Butylene glycol, glycerin, betaine, dipropylene glycol
All humectants to a certain degree, though the two glycols are not great humectants and probably function here as solvents and texture enhancers, giving the Earth’s Recipe Energy Boosting Toner its pleasant slippy feeling on skin. The glycerin and betaine are where it’s at. Glycerin in particular is a fantastic humectant. Humectants are ingredients that hold water. In skincare, they hold it against skin, allowing skin to absorb the hydration over time instead of it evaporating into the air uselessly. Betaine is both a humectant and an anti-irritant.
Piper methysticum leaf/root/stem extract
This is an interesting and potentially risky ingredient. There’s not a ton of credible, non-woo research into the cosmetic use of Piper methysticum extract, and while it is a skin-conditioning (smoothing) agent, it can also be an irritant.
Piper methysticum is where my inquiry into the Earth’s Recipe Energy Boosting Toner took a twist. See, it wasn’t just the potentially sensitizing effects of the extract that caught my attention, but also the fact that, according to a safety report extract, Piper methysticum and other kava-related extracts are “used as skin-conditioning agents at concentrations from 0.0001% to 0.1%.”
Yeeeeeah. See the position of those decimal points?
Korean ingredient list regulations are different from u.S. ingredient list regulations, as my friend Tracy explained at Fanserviced-B. In the U.S., ingredients need to be listed in descending order of their concentration in the product as a whole, while in Korea, ingredients need to be listed in descending order unless they make up less than 1% of the product, after which point they “may be listed in any order after ingredients in concentrations exceeding 1%.”
Either way, what it looks like is that the Piper methysticum extract is in the product in tiny, tiny, tiny quantities, and so is everything after it.
That’s not to say that none of the herbal extracts or other ingredients present after Piper methysticum are pointless. In fact, some ingredients can be plenty potent even at concentrations of less than 1%. Nor does it mean that the product is inherently not worth it anymore. What it does mean, in my opinion, is a reevaluation of the value of the “basic” ingredients in the formulation, or any formulation, really.
There are 47 ingredients after Piper methysticum extract (by my count). It’s not possible to tell by looking exactly how much of anything is in any given product, but if we’re being generous and assume that every ingredient from Piper methysticum on down is present at 0.09%, we end up with 4.32% of the product that isn’t water, butylene glycol, glycerin, betaine, and dipropylene glycol. That’s at the upper limit of generous estimations, too.
Is Earth’s Recipe Energy Boosting Toner truly more special than other toners that are also primarily made up of water, butylene glycol, glycerin, betaine, and dipropylene glycol with maybe a few percent of combined herbal extracts and other “fun” and novel ingredients mixed in among the preservatives and fragrances?

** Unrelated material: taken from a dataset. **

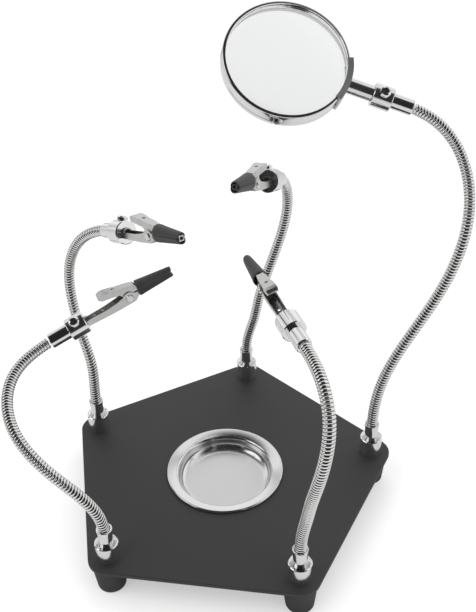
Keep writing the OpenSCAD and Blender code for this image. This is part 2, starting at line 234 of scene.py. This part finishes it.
CHROME = metal("chrome", (0.80, 0.80, 0.80), (0.90, 0.90, 0.90), 0.05, 0.12, 0.06)
SCREW_STEEL = metal("screw_steel", (0.70, 0.70, 0.69), (0.84, 0.84, 0.83), 0.10, 0.20, 0.10)
NECK_STEEL = wound_steel()
CLIP_STEEL = metal("clip_steel", (0.52, 0.52, 0.515), (0.66, 0.66, 0.65), 0.16, 0.30, 0.16, 500, (1, 1, 5))
RIVET_STEEL = metal("rivet_steel", (0.66, 0.66, 0.65), (0.80, 0.80, 0.79), 0.12, 0.22, 0.10)
SPRING_STEEL = metal("spring_steel", (0.42, 0.42, 0.42), (0.56, 0.56, 0.55), 0.22, 0.34, 0.12)
COAT = powder_coat()
FOOT_RUBBER = rubber("foot_rubber", (0.016, 0.016, 0.016), (0.030, 0.030, 0.030), 0.62)
BOOT_RUBBER = rubber("boot_rubber", (0.020, 0.020, 0.021), (0.034, 0.034, 0.036), 0.46, 1400)
GLASS = lens_glass()

NODE_FINISH = {
    "foot_screws": SCREW_STEEL, "arm_sockets": CHROME, "ferrule": CHROME, "holder": CHROME,
    "set_screw": CHROME, "fixed_jaw": CLIP_STEEL, "lever_jaw": CLIP_STEEL, "rivet": RIVET_STEEL,
    "spring": SPRING_STEEL, "magnifier_handle": CHROME, "magnifier_saddle": CLIP_STEEL,
}
for node_name, node_obj in frame["nodes"].items():
    for key, finish in NODE_FINISH.items():
        if node_name.endswith(key):
            node_obj.data.materials.clear()
            node_obj.data.materials.append(finish)

# ---------------------------------------------------------------- mesh helpers


def piece(name, verts, faces, material, sharp=math.radians(38)):
    """A new object from vertices and faces, with its normals outwards and one material."""
    mesh = bpy.data.meshes.new(name)
    mesh.from_pydata([tuple(v) for v in verts], [], faces)
    mesh.validate()
    shell = bmesh.new()
    shell.from_mesh(mesh)
    bmesh.ops.recalc_face_normals(shell, faces=shell.faces)
    shell.to_mesh(mesh)
    shell.free()
    mesh.shade_smooth()
    mesh.set_sharp_from_angle(angle=sharp)
    mesh.materials.append(material)
    obj = bpy.data.objects.new(name, mesh)
    bpy.context.scene.collection.objects.link(obj)
    return obj


def grid_faces(rows, count, closed_rows=False):
    """Quads of `rows` loops of `count` points each."""
    faces = []
    for i in range(rows if closed_rows else rows - 1):
        a, b = i * count, (i + 1) % rows * count
        for j in range(count):
            k = (j + 1) % count
            faces.append((a + j, a + k, b + k, b + j))
    return faces


def lathe(outline, steps, place, closed=True):
    """Turns an outline of (radius, height) points about place's z; a radius of 0 gives one pole point."""
    verts, rings = [], []
    for r, z in outline:
        start = len(verts)
        count = steps if r > 0 else 1
        for j in range(count):
            a = 2 * math.pi * j / steps
            verts.append(place @ Vector((r * math.cos(a), r * math.sin(a), z)))
        rings.append([start + j % count for j in range(steps)])
    if closed:
        rings.append(rings[0])
    faces = []
    for a, b in zip(rings, rings[1:]):
        for j in range(steps):
            k = (j + 1) % steps
            faces.append(tuple(dict.fromkeys((a[j], a[k], b[k], b[j]))))
    return verts, faces


def arc(cx, cy, r, start, end, steps):
    """Points along an arc, with its angles in degrees."""
    out = []
    for i in range(steps + 1):
        a = math.radians(start + (end - start) * i / steps)
        out.append((cx + r * math.cos(a), cy + r * math.sin(a)))
    return out


def add_up(parts):
    """Joins several (verts, faces) shapes."""
    verts, faces = [], []
    for v, f in parts:
        faces += [tuple(i + len(verts) for i in face) for face in f]
        verts += v
    return verts, faces


# ---------------------------------------------------------------- base

socket_spots = [Vector(JOINTS[arm + "_swivel"]["pos_m"]) for arm in ARMS]
plate_lo, plate_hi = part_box("base_plate")
plate_top = plate_hi[2]
ring_r = math.hypot(socket_spots[0].x, socket_spots[0].y)
# the plate reaches furthest back at the rear corner's round
corner_r = plate_hi[1] - ring_r


def plate_loop(inset, z):
    """The plate's rounded pentagon at one height, drawn in by inset."""
    corners = []
    for corner in range(5):
        compass = 90 + 72 * corner
        c = math.radians(compass)
        corners.append(arc(ring_r * math.cos(c), ring_r * math.sin(c), corner_r - inset,
                           compass - 36, compass + 36, 15))
    loop = []
    for here, following in zip(corners, corners[1:] + corners[:1]):
        (x0, y0), (x1, y1) = here[-1], following[0]
        loop += here
        loop += [(x0 + (x1 - x0) * k / 24, y0 + (y1 - y0) * k / 24) for k in range(1, 24)]
    return [(x, y, z) for x, y in loop]


def hole_loop(radius, z):
    """A round loop whose points match the plate's outline one for one."""
    loop = []
    for x, y, _ in plate_loop(0, z):
        d = math.hypot(x, y)
        loop.append((x / d * radius, y / d * radius, z))
    return loop


def build_plate():
    """The plate with soft edges and the dish's hole."""
    bottom, top = plate_lo[2], plate_hi[2]
    soft = 0.55 * MM
    rings = []
    for x, y in arc(0, 0, soft, 90, 0, 5):
        rings.append(plate_loop(soft - x, top - soft + y))
    for x, y in arc(0, 0, soft, 0, -90, 5):
        rings.append(plate_loop(soft - x, bottom + soft + y))
    hole = DISH_HOLE_R * MM
    bevel = 0.3 * MM
    rings.append(hole_loop(hole + bevel, bottom))
    rings.append(hole_loop(hole, bottom + bevel))
    rings.append(hole_loop(hole, top - bevel))
    rings.append(hole_loop(hole + bevel, top))
    verts = [v for ring in rings for v in ring]
    faces = [tuple(reversed(f)) for f in grid_faces(len(rings), len(rings[0]), True)]
    obj = piece("plate_coated", verts, faces, COAT)
    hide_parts("base_plate")
    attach(obj, "base")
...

Yes. It’s not necessarily the fanciness of the main ingredients that matters, but the overall formulation of them. Different proportions create different effects, and something about the proportions of the ingredients in this particular toner create particularly striking effects. It doesn’t matter to me that the more exciting sounding ingredients are present in lower quantities, as long as the product itself does the thing. A skincare product is more than the sum of its individual parts, and Earth’s Recipe got it right with this one.
Remember how I said I keep thinking about this toner? I think I’m going to get another bottle right now.